Written exercise » Write out all of the data exactly as it appears.

Material provided »
>> BEGIN

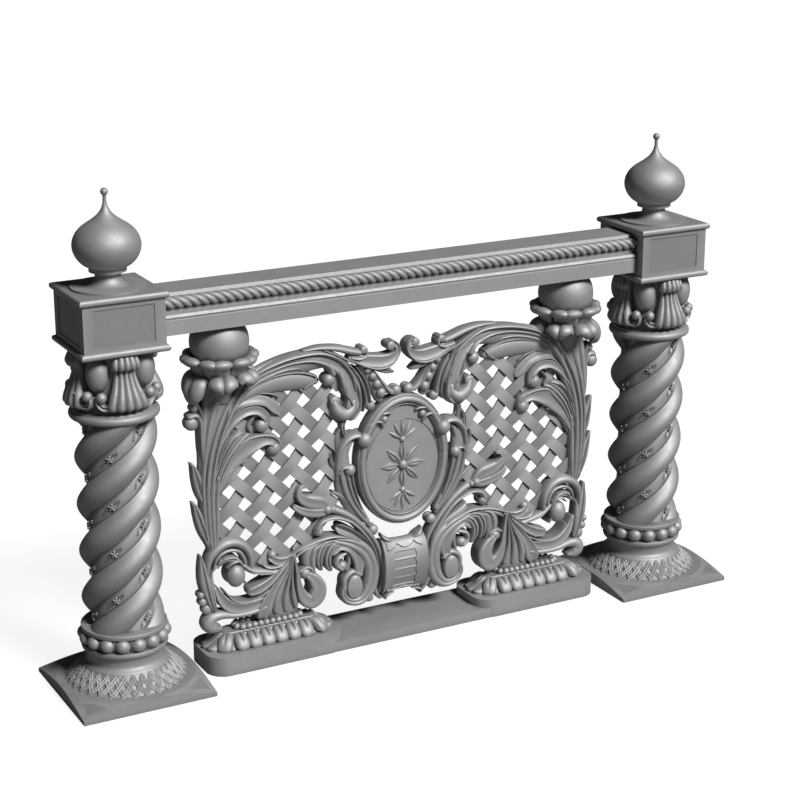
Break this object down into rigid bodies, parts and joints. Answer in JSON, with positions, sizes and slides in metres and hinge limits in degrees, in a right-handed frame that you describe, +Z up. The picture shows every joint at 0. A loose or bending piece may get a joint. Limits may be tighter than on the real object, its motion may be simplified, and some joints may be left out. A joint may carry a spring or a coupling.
{
  "type": "stone balustrade",
  "caption": "Carved stone balustrade bay: twisted posts with bulb finials, a rope-edged handrail and a pierced scrollwork panel with a plain oval medallion.",
  "frame": {"origin": "on the ground, midway between the two posts", "axes": "+X along the balustrade, +Y towards its back, +Z up"},
  "size_m": [1.906, 0.346, 1.265],
  "materials": {
    "stone": "matt carved grey stone"
  },
  "bodies": {
    "root": {"back_rope": "stone", "collar": "stone", "front_rope": "stone", "handrail": "stone", "left_arch": "stone", "left_bead_ring": "stone", "left_bracket": "stone", "left_bud": "stone", "left_bud_cup": "stone", "left_cap_block": "stone", "left_capital": "stone", "left_capital_eggs": "stone", "left_crest": "stone", "left_finial": "stone", "left_foot_bead_row": "stone", "left_foot_block": "stone", "left_foot_leaf": "stone", "left_foot_petals": "stone", "left_horn": "stone", "left_inner_volute": "stone", "left_lattice": "stone", "left_lower_scroll": "stone", "left_neck_ring": "stone", "left_post_base": "stone", "left_post_slab": "stone", "left_ring_scroll": "stone", "left_sepals": "stone", "left_shaft": "stone", "medallion_disc": "stone", "medallion_ring": "stone", "plinth_bar": "stone", "right_arch": "stone", "right_bead_ring": "stone", "right_bracket": "stone", "right_bud": "stone", "right_bud_cup": "stone", "right_cap_block": "stone", "right_capital": "stone", "right_capital_eggs": "stone", "right_crest": "stone", "right_finial": "stone", "right_foot_bead_row": "stone", "right_foot_block": "stone", "right_foot_leaf": "stone", "right_foot_petals": "stone", "right_horn": "stone", "right_inner_volute": "stone", "right_lattice": "stone", "right_lower_scroll": "stone", "right_neck_ring": "stone", "right_post_base": "stone", "right_post_slab": "stone", "right_ring_scroll": "stone", "right_sepals": "stone", "right_shaft": "stone"}
  },
  "joints": []
}
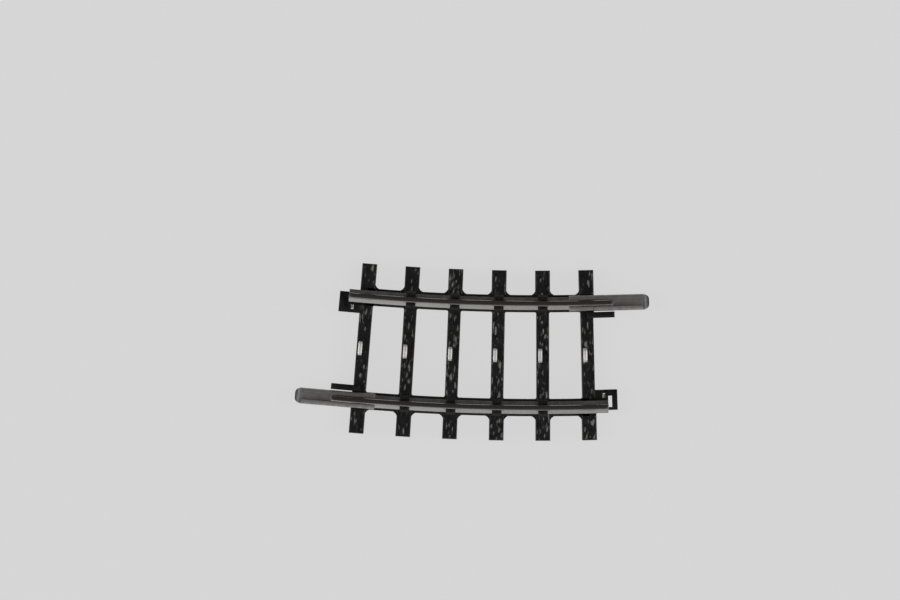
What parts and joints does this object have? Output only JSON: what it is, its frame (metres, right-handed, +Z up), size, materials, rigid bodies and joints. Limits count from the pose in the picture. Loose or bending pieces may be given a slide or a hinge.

>> END

Exercise solution »
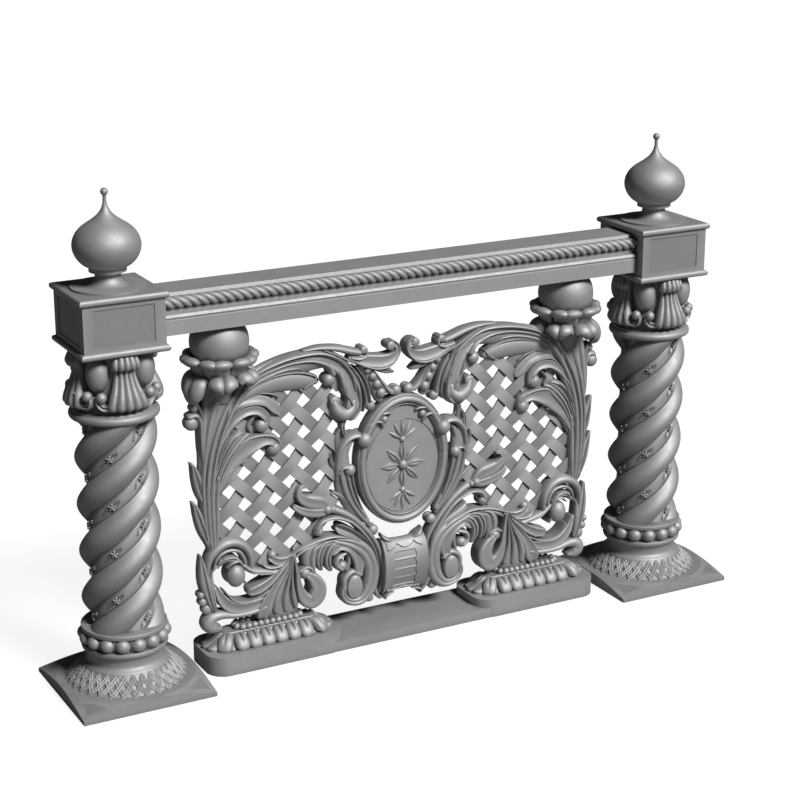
Break this object down into rigid bodies, parts and joints. Answer in JSON, with positions, sizes and slides in metres and hinge limits in degrees, in a right-handed frame that you describe, +Z up. The picture shows every joint at 0. A loose or bending piece may get a joint. Limits may be tighter than on the real object, its motion may be simplified, and some joints may be left out. A joint may carry a spring or a coupling.
{
  "type": "stone balustrade",
  "caption": "Carved stone balustrade bay: twisted posts with bulb finials, a rope-edged handrail and a pierced scrollwork panel with a plain oval medallion.",
  "frame": {"origin": "on the ground, midway between the two posts", "axes": "+X along the balustrade, +Y towards its back, +Z up"},
  "size_m": [1.906, 0.346, 1.265],
  "materials": {
    "stone": "matt carved grey stone"
  },
  "bodies": {
    "root": {"back_rope": "stone", "collar": "stone", "front_rope": "stone", "handrail": "stone", "left_arch": "stone", "left_bead_ring": "stone", "left_bracket": "stone", "left_bud": "stone", "left_bud_cup": "stone", "left_cap_block": "stone", "left_capital": "stone", "left_capital_eggs": "stone", "left_crest": "stone", "left_finial": "stone", "left_foot_bead_row": "stone", "left_foot_block": "stone", "left_foot_leaf": "stone", "left_foot_petals": "stone", "left_horn": "stone", "left_inner_volute": "stone", "left_lattice": "stone", "left_lower_scroll": "stone", "left_neck_ring": "stone", "left_post_base": "stone", "left_post_slab": "stone", "left_ring_scroll": "stone", "left_sepals": "stone", "left_shaft": "stone", "medallion_disc": "stone", "medallion_ring": "stone", "plinth_bar": "stone", "right_arch": "stone", "right_bead_ring": "stone", "right_bracket": "stone", "right_bud": "stone", "right_bud_cup": "stone", "right_cap_block": "stone", "right_capital": "stone", "right_capital_eggs": "stone", "right_crest": "stone", "right_finial": "stone", "right_foot_bead_row": "stone", "right_foot_block": "stone", "right_foot_leaf": "stone", "right_foot_petals": "stone", "right_horn": "stone", "right_inner_volute": "stone", "right_lattice": "stone", "right_lower_scroll": "stone", "right_neck_ring": "stone", "right_post_base": "stone", "right_post_slab": "stone", "right_ring_scroll": "stone", "right_sepals": "stone", "right_shaft": "stone"}
  },
  "joints": []
}
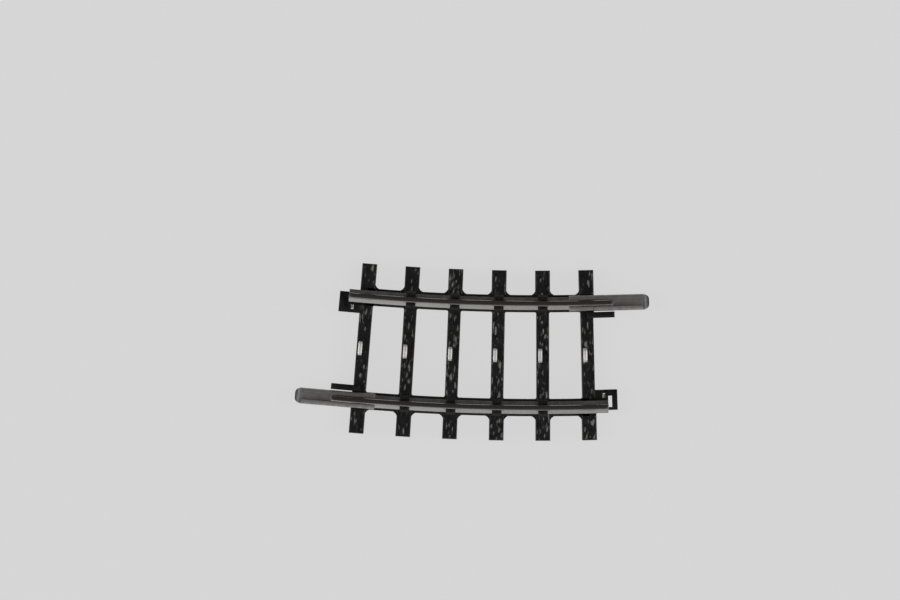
What parts and joints does this object have? Output only JSON: what it is, its frame (metres, right-handed, +Z up), size, materials, rigid bodies and joints. Limits count from the pose in the picture. Loose or bending pieces may be given a slide or a hinge.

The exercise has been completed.